▸ **What the task requires**
Check every line below for the string "loose", and copy the lines that contain it.

Records from a data collection:
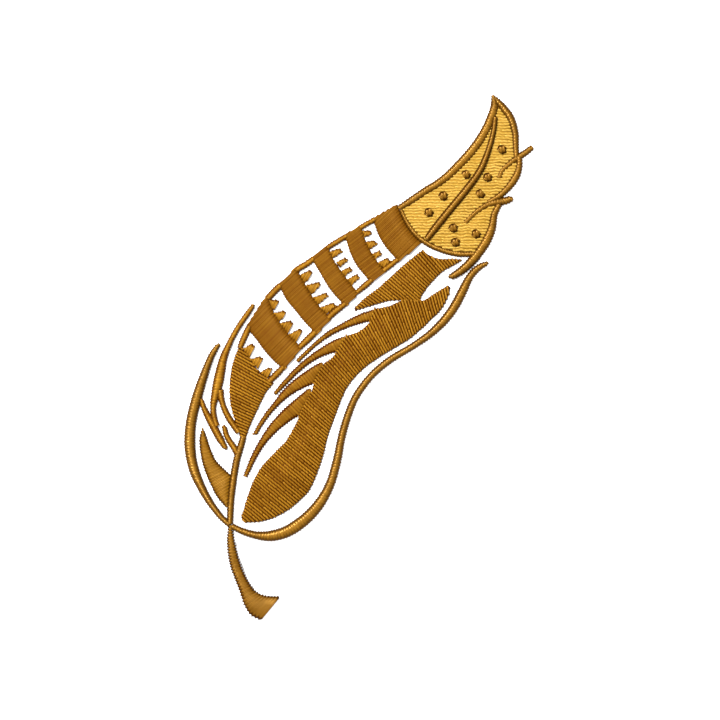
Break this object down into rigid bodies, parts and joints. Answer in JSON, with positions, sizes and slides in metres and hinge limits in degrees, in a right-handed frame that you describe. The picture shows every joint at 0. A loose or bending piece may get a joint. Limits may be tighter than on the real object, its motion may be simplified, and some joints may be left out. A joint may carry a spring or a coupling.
{
  "type": "embroidered quill pen",
  "caption": "Feather quill pen motif, machine-embroidered in gold and brown thread on white cloth cut to shape, with its backing and bobbin thread.",
  "frame": {"origin": "on the flat underside, under the middle of the main right vane", "axes": "+Y runs up the quill pen from its cut foot to its tip, +X to the right as seen from the front, +Z out of the stitched front"},
  "size_m": [0.0489, 0.0736, 0.0019],
  "materials": {
    "brown_thread": "glossy rayon thread laid in close rows",
    "edge_thread": "glossy rayon satin stitch",
    "gold_thread": "glossy rayon thread laid in level rows",
    "white_cloth": "plain-woven cotton",
    "stabiliser": "matt non-woven felted fibre",
    "bobbin_thread": "fine white polyester thread"
  },
  "bodies": {
    "root": {"stabiliser": "stabiliser", "ground_cloth": "white_cloth", "outline_bobbin": "bobbin_thread", "shaft_bobbin": "bobbin_thread", "tip_bobbin": "bobbin_thread", "left_vane_bobbin": "bobbin_thread", "right_vane_bobbin": "bobbin_thread", "outline_right": "edge_thread", "outline_left": "edge_thread", "calamus": "edge_thread", "rachis": "edge_thread", "down_patch": "edge_thread", "wisp_long": "brown_thread", "wisp_branch": "brown_thread", "wisp_low": "brown_thread", "wisp_short": "brown_thread", "vane_base": "brown_thread", "vane_base_teeth": "brown_thread", "bar_1": "brown_thread", "bar_2": "brown_thread", "bar_3": "brown_thread", "bar_4": "brown_thread", "bar_5": "brown_thread", "bar_2_teeth": "brown_thread", "bar_3_teeth": "brown_thread", "bar_4_teeth": "brown_thread", "bar_5_teeth": "brown_thread", "outer_margin": "brown_thread", "inner_margin": "brown_thread", "right_vane_top": "brown_thread", "right_vane_main": "brown_thread", "right_barb_1": "brown_thread", "right_barb_2": "brown_thread", "right_barb_3": "brown_thread", "right_barb_4": "brown_thread", "tip_fill": "gold_thread", "tip_front_edge": "edge_thread", "tip_back_edge_upper": "edge_thread", "tip_back_edge_middle": "edge_thread", "tip_back_edge_lower": "edge_thread", "tip_base_edge": "edge_thread", "tip_barb_upper": "edge_thread", "tip_barb_lower": "edge_thread", "tip_vein": "edge_thread", "tip_spot_1": "edge_thread", "tip_spot_2": "edge_thread", "tip_spot_3": "edge_thread", "tip_spot_4": "edge_thread", "tip_spot_5": "edge_thread", "tip_spot_6": "edge_thread", "tip_spot_7": "edge_thread", "tip_spot_8": "edge_thread", "tip_spot_9": "edge_thread"}
  },
  "joints": []
}
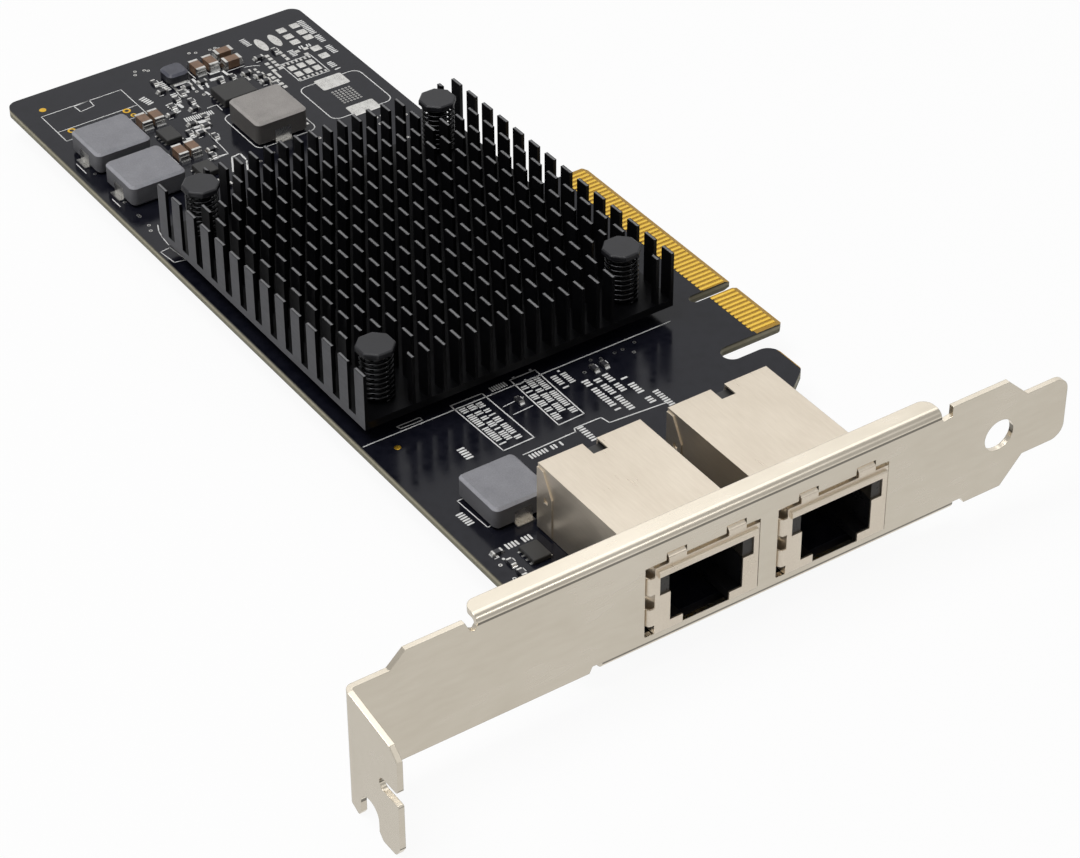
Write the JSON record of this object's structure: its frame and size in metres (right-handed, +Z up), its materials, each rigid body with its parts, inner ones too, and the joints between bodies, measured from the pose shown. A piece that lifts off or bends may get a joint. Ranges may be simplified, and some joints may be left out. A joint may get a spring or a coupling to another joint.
{
  "type": "network interface card",
  "caption": "Dual-port copper network card with a cross-cut pin-fin heat sink on sprung push pins, a keyed card-edge connector and a folded slot bracket",
  "frame": {"origin": "middle of the key notch at the tip of the card-edge connector, on the board's component side", "axes": "+X along the card to the bracket's outer side, +Y out of the card-edge connector's tip, +Z up from the component side"},
  "size_m": [0.1816, 0.12, 0.0224],
  "materials": {
    "laminate": "satin black solder mask",
    "gold": "plated gold",
    "black_anodised": "black anodised, satin",
    "pin_plastic": "satin dark grey",
    "spring_steel": "bright drawn wire",
    "moulded_ferrite": "matte grey moulded powder",
    "brown_ferrite": "matte warm grey moulded powder",
    "tin": "tinned, satin",
    "black_ferrite": "matte black",
    "chip_black": "matte moulding compound",
    "brown_ceramic": "satin brown",
    "resistor_black": "satin",
    "jack_nickel": "bright warm nickel",
    "jack_black": "moulded black",
    "jack_potting": "black epoxy",
    "light_guide": "milky translucent",
    "bracket_nickel": "satin warm nickel plate",
    "package_laminate": "satin green",
    "lid_metal": "satin nickel",
    "pad_grey": "soft matte",
    "screw_steel": "zinc plated"
  },
  "bodies": {
    "root": {"circuit_board": "laminate", "edge_contacts": "gold", "heat_sink": "black_anodised", "push_pins": "pin_plastic", "push_pin_springs": "spring_steel", "power_inductor_1": "moulded_ferrite", "power_inductor_2": "moulded_ferrite", "power_inductor_3": "moulded_ferrite", "power_inductor_terminals": "tin", "input_inductor": "brown_ferrite", "input_inductor_terminals": "tin", "small_inductor": "black_ferrite", "small_inductor_terminals": "tin", "power_chip": "chip_black", "regulator_chip_1": "chip_black", "regulator_chip_2": "chip_black", "memory_chip": "chip_black", "chip_leads": "tin", "brown_capacitors": "brown_ceramic", "capacitor_ends": "tin", "small_resistors": "resistor_black", "resistor_ends": "tin", "bypass_capacitors": "brown_ceramic", "bypass_capacitor_ends": "tin", "controller_substrate": "package_laminate", "controller_lid": "lid_metal", "thermal_pad": "pad_grey", "clock_crystal": "lid_metal", "bracket": "bracket_nickel", "bracket_screws": "screw_steel", "jack_1_shield": "jack_nickel", "jack_1_housing": "jack_black", "jack_1_contacts": "gold", "jack_1_light_guides": "light_guide", "jack_1_magnetics": "jack_potting", "jack_1_pins": "tin", "jack_2_shield": "jack_nickel", "jack_2_housing": "jack_black", "jack_2_contacts": "gold", "jack_2_light_guides": "light_guide", "jack_2_magnetics": "jack_potting", "jack_2_pins": "tin"}
  },
  "joints": []
}
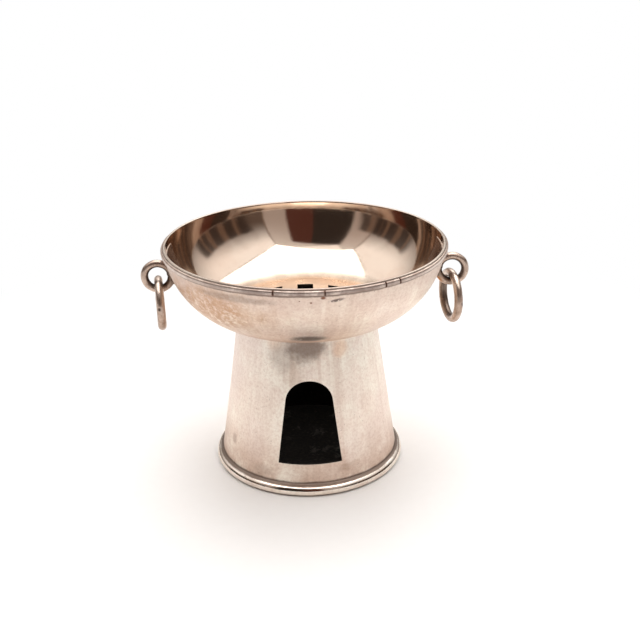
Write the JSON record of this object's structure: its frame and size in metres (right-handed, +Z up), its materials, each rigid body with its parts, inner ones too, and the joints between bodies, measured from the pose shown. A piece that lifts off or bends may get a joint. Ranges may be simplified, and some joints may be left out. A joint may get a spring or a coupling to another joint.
{
  "type": "standing table censer with ring handles",
  "caption": "Small footed metal censer: a round bowl with a slotted floor on a hollow conical pedestal with an arched door, and ring handles hanging from side eyes.",
  "frame": {"origin": "centre of the foot, on the surface that the censer stands on", "axes": "+Z up, -Y towards the arched door, +X towards the right ring handle seen from the door side"},
  "size_m": [0.1162, 0.1, 0.0835],
  "materials": {
    "plated_sheet": "worn silver plate over copper alloy, satin outside and polished inside",
    "rim_wire": "worn silver plate, polished on its crown",
    "foot_wire": "polished wire, slightly yellow",
    "handle_wire": "worn copper-brown wire, satin",
    "sooted_sheet": "matt soot over metal"
  },
  "bodies": {
    "burner": {"bowl": "plated_sheet", "rim_band": "rim_wire", "pedestal": "plated_sheet", "foot_ring": "foot_wire", "base_plate": "sooted_sheet", "left_strap": "plated_sheet", "right_strap": "plated_sheet", "left_eye": "handle_wire", "right_eye": "handle_wire"},
    "left_handle": {"left_ring": "handle_wire"},
    "right_handle": {"right_ring": "handle_wire"}
  },
  "joints": [
    {"name": "left_ring_swing", "type": "hinge", "parent": "burner", "child": "left_handle", "pos_m": [-0.05205, 0, 0.06945], "axis": [-0.1564, 0.9877, 0], "range_deg": [-49, 177]},
    {"name": "right_ring_swing", "type": "hinge", "parent": "burner", "child": "right_handle", "pos_m": [0.05205, 0, 0.06945], "axis": [0.1822, -0.9833, 0], "range_deg": [-49, 177]}
  ]
}
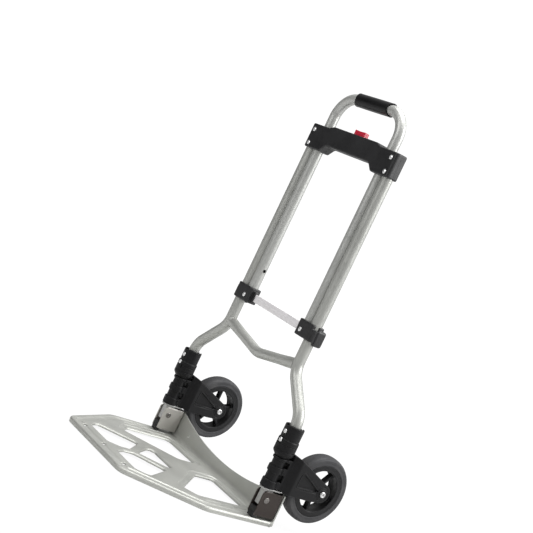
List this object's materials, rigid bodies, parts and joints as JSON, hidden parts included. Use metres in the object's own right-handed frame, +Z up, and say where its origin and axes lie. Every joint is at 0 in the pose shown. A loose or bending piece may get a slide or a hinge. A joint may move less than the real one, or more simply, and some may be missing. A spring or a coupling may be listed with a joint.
{
  "type": "folding hand truck",
  "caption": "Compact folding hand truck with a telescoping foam-grip handle, a fold-up nose plate and wheels that swing inward.",
  "frame": {"origin": "on the floor under the middle of the part as it stands with the nose plate down and the wheels out", "axes": "+Z up along the frame tubes, -Y forward over the nose plate, +Y back to the wheels, +X to the right wheel"},
  "size_m": [0.422, 0.407, 0.759],
  "materials": {
    "frame_paint": "satin silver-grey paint",
    "handle_paint": "satin silver-grey paint",
    "bar_metal": "mill finish flat bar",
    "plate_metal": "satin, lightly blasted",
    "black_plastic": "fine moulded texture",
    "hub_plastic": "moulded",
    "bush_plastic": "plain nylon",
    "red_plastic": "glossy",
    "foam": "fine closed-cell foam",
    "stop_rubber": "plain",
    "tyre": "worn matt rubber",
    "rivet_metal": "bright, domed",
    "zinc_steel": "zinc plated",
    "bright_steel": "bright turned steel"
  },
  "bodies": {
    "frame": {"left_frame_tube": "frame_paint", "right_frame_tube": "frame_paint", "cross_brace": "frame_paint", "block_front": "black_plastic", "block_rear": "black_plastic", "left_guide_bush": "bush_plastic", "right_guide_bush": "bush_plastic", "block_rivets": "rivet_metal", "left_collar": "black_plastic", "right_collar": "black_plastic", "collar_rivets": "rivet_metal", "left_foot": "zinc_steel", "right_foot": "zinc_steel", "button_spring": "bright_steel"},
    "handle": {"handle_tube": "handle_paint", "grip": "foam", "left_clamp": "black_plastic", "right_clamp": "black_plastic", "crossbar": "bar_metal", "clamp_rivets": "rivet_metal"},
    "button": {"button": "red_plastic"},
    "left_pin": {"left_lock_pin": "bright_steel"},
    "right_pin": {"right_lock_pin": "bright_steel"},
    "nose": {"nose_plate": "plate_metal", "left_bracket": "plate_metal", "right_bracket": "plate_metal", "bracket_rivets": "rivet_metal", "hinge_pins": "zinc_steel", "stop_blocks": "stop_rubber"},
    "left_fork": {"left_fork": "black_plastic", "left_axle": "bright_steel", "left_axle_nut": "bright_steel"},
    "right_fork": {"right_fork": "black_plastic", "right_axle": "bright_steel", "right_axle_nut": "bright_steel"},
    "left_wheel": {"left_hub": "hub_plastic", "left_tyre": "tyre"},
    "right_wheel": {"right_hub": "hub_plastic", "right_tyre": "tyre"}
  },
  "joints": [
    {"name": "handle_slide", "type": "slide", "parent": "frame", "child": "handle", "axis": [0, 0, 1], "range_m": [0, 0.268]},
    {"name": "button_press", "type": "slide", "parent": "frame", "child": "button", "axis": [0, 0, -1], "range_m": [0, 0.004], "stiffness_N_per_m": 400, "springref_m": -0.004, "deforming": ["button_spring"]},
    {"name": "left_pin_slide", "type": "slide", "parent": "frame", "child": "left_pin", "axis": [1, 0, 0], "range_m": [0, 0.004]},
    {"name": "right_pin_slide", "type": "slide", "parent": "frame", "child": "right_pin", "axis": [-1, 0, 0], "range_m": [0, 0.004]},
    {"name": "nose_fold", "type": "hinge", "parent": "frame", "child": "nose", "pos_m": [0, 0.041, 0.0445], "axis": [-1, 0, 0], "range_deg": [0, 90]},
    {"name": "left_wheel_swing", "type": "hinge", "parent": "frame", "child": "left_fork", "pos_m": [-0.183, 0.037, 0.1], "axis": [0, 0, -1], "range_deg": [0, 90]},
    {"name": "right_wheel_swing", "type": "hinge", "parent": "frame", "child": "right_fork", "pos_m": [0.183, 0.037, 0.1], "axis": [0, 0, 1], "range_deg": [0, 90]},
    {"name": "left_wheel_spin", "type": "hinge", "parent": "left_fork", "child": "left_wheel", "pos_m": [-0.183, 0.14, 0.085], "axis": [1, 0, 0], "continuous": true},
    {"name": "right_wheel_spin", "type": "hinge", "parent": "right_fork", "child": "right_wheel", "pos_m": [0.183, 0.14, 0.085], "axis": [1, 0, 0], "continuous": true}
  ],
  "couplings": [
    {"joint": "left_pin_slide", "follows": "button_press", "ratio": 1},
    {"joint": "right_pin_slide", "follows": "button_press", "ratio": 1},
    {"joint": "left_wheel_swing", "follows": "nose_fold", "ratio": 1},
    {"joint": "right_wheel_swing", "follows": "nose_fold", "ratio": 1}
  ]
}
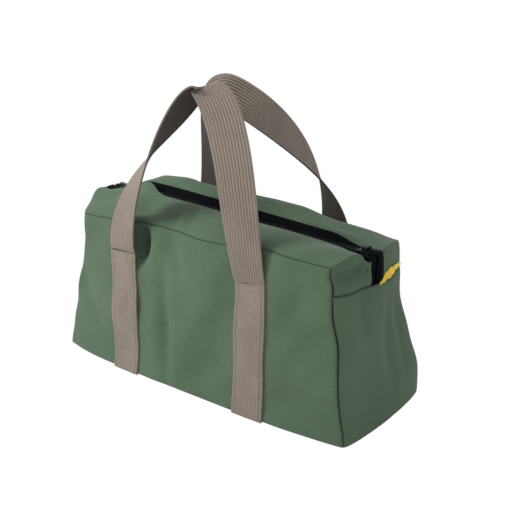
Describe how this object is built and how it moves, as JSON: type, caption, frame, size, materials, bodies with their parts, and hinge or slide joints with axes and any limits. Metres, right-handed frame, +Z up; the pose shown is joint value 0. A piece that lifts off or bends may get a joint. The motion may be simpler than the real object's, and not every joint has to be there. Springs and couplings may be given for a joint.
{
  "type": "tool bag",
  "caption": "Long canvas tool bag with a zipped top that opens in two halves, two webbing carry handles sewn down its sides and a ribbon pull on the zip.",
  "frame": {"origin": "middle of the base, on the surface that the bag stands on", "axes": "+X along the bag towards the closed end of the zip, -Y the front, +Z up"},
  "size_m": [0.352, 0.1428, 0.2805],
  "materials": {
    "canvas": "woven canvas, matt",
    "zip_tape": "woven tape, matt",
    "zip_teeth": "moulded, slightly shiny",
    "binding": "woven tape, matt",
    "webbing": "ribbed webbing, matt",
    "slider": "black enamel",
    "pull_cord": "woven cord tape",
    "pull_ribbon": "satin ribbon"
  },
  "bodies": {
    "bag": {"front_panel": "canvas", "rear_panel": "canvas", "bottom_panel": "canvas", "left_end_panel": "canvas", "right_end_panel": "canvas", "left_top_end": "canvas", "right_top_end": "canvas", "left_zip_end_tapes": "zip_tape", "right_zip_end_tapes": "zip_tape", "zip_end_teeth": "zip_teeth", "zip_top_stops": "zip_teeth", "zip_bottom_stop": "zip_teeth", "corner_bindings": "binding", "base_bindings": "binding", "front_left_strap": "webbing", "front_right_strap": "webbing", "rear_left_strap": "webbing", "rear_right_strap": "webbing"},
    "front_top": {"front_top_half": "canvas", "front_zip_tape": "zip_tape", "front_zip_teeth": "zip_teeth"},
    "rear_top": {"rear_top_half": "canvas", "rear_zip_tape": "zip_tape", "rear_zip_teeth": "zip_teeth"},
    "front_handle": {"front_handle_webbing": "webbing"},
    "rear_handle": {"rear_handle_webbing": "webbing"},
    "slider": {"slider_body": "slider", "slider_bridge": "slider", "pull_cord": "pull_cord", "pull_ribbon": "pull_ribbon"}
  },
  "joints": [
    {"name": "front_handle_fold", "type": "hinge", "parent": "bag", "child": "front_handle", "pos_m": [0, -0.0661, 0.121], "axis": [1, 0, 0], "range_deg": [0, 150]},
    {"name": "rear_handle_fold", "type": "hinge", "parent": "bag", "child": "rear_handle", "pos_m": [0, 0.04895, 0.121], "axis": [-1, 0, 0], "range_deg": [0, 150]},
    {"name": "front_top_open", "type": "hinge", "parent": "bag", "child": "front_top", "pos_m": [0, -0.0612, 0.1502], "axis": [1, 0, 0], "range_deg": [0, 45]},
    {"name": "rear_top_open", "type": "hinge", "parent": "bag", "child": "rear_top", "pos_m": [0, 0.0432, 0.1502], "axis": [-1, 0, 0], "range_deg": [0, 45]},
    {"name": "zip_slide", "type": "slide", "parent": "bag", "child": "slider", "axis": [-0.9973, 0, 0.0737], "range_m": [0, 0.2852], "deforming": ["pull_cord", "pull_ribbon", "front_zip_teeth", "rear_zip_teeth", "zip_end_teeth"]}
  ]
}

▸ **Exercise result**
Break this object down into rigid bodies, parts and joints. Answer in JSON, with positions, sizes and slides in metres and hinge limits in degrees, in a right-handed frame that you describe. The picture shows every joint at 0. A loose or bending piece may get a joint. Limits may be tighter than on the real object, its motion may be simplified, and some joints may be left out. A joint may carry a spring or a coupling.
List this object's materials, rigid bodies, parts and joints as JSON, hidden parts included. Use metres in the object's own right-handed frame, +Z up, and say where its origin and axes lie. Every joint is at 0 in the pose shown. A loose or bending piece may get a slide or a hinge. A joint may move less than the real one, or more simply, and some may be missing. A spring or a coupling may be listed with a joint.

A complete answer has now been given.